Что означают аскетические идеалы? Или, взяв один случай, относительно которого со мной неоднократно советовались, что́, например, значит, если художник, как Рихард Вагнер, на старости лет превозносит целомудрие. В известном смысле, конечно, он всегда это делал, но только под конец в аскетическом смысле. Что значит эта перемена, этот радикальный переворот? Ведь это было так, потому что тем самым Вагнер ударился в свою противоположность. Что это значит, если художник кидается в свою противоположность?.. Здесь, если мы немного остановимся на этом вопросе, приходит на память лучшее, наиболее сильное, радостное, смелое время жизни Вагнера. Это было тогда, когда он внутренне глубоко был занят мыслью о свадьбе Лютера. Кто знает, благодаря какой случайности вместо этой свадебной музыки мы имеем теперь мейстерзингеров? Не подлежит, однако, сомнению, что и в этой «свадьбе Лютера» дело бы шло о похвале целомудрию. Дело шло бы, во всяком случае, и о восхвалении чувственности: и именно так это, по моему мнению, было бы в порядке вещей, именно так это было бы «по-вагнеровски». Ведь между целомудрием и чувственностью нет неизбежного противоречия. Всякое хорошее супружество, всякая настоящая сердечная привязанность выходит за пределы этого противоречия. Вагнер, как мне кажется, сделал бы хорошо, если бы посредством изящной, смелой лютеровской комедии напомнил бы снова своим немцам эту приятную действительность, потому что среди немцев было и есть всегда много клевещущих на чувственность; а величайшей, быть может, заслугой Лютера было то, что он имел мужество признать свою чувственность (ее называли тогда довольно нежно «евангельской свободой»).

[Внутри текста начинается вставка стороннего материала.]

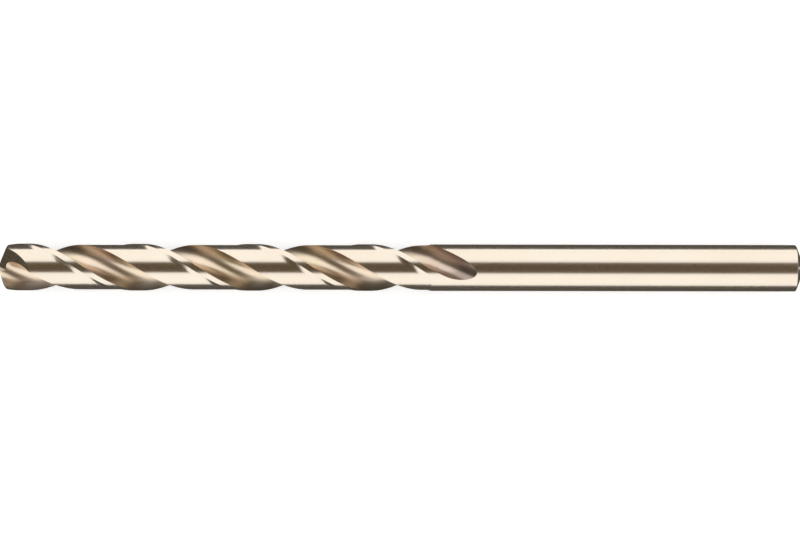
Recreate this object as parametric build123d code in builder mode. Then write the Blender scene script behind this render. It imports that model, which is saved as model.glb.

Однако и в том случае, когда действительно существует противоречие между целомудрием и чувственностью, это противоречие, к счастью, может быть вовсе не трагическим. Так, по крайней мере, это бывает у всех нормальных, уравновешенных смертных, которые далеки от того, чтобы свое шаткое равновесие между «животным и ангелом» считать, без дальних разговоров, основным противоречием бытия. Наиболее тонкие и светлые, подобно Гёте и Хафизу, видели в этом даже лишнюю прелесть в жизни. Такие «противоречия» именно и соблазняют к бытию… С другой стороны, слишком хорошо понятно, что если несчастные свиньи доведены до того, чтобы молиться целомудрию, – а такие свиньи существуют! – то они будут видеть в нем и поклоняться только своей противоположности, противоположности несчастным свиньям – о, можно себе представить, с каким трагическим хрюканьем и усердием! Это-то мучительное и излишнее противоречие Рихард Вагнер, несомненно, и желал под конец жизни переложить на музыку и вывести на сцену. К чему же? – можно справедливо спросить. Какое было ему дело, какое нам дело до свиней?..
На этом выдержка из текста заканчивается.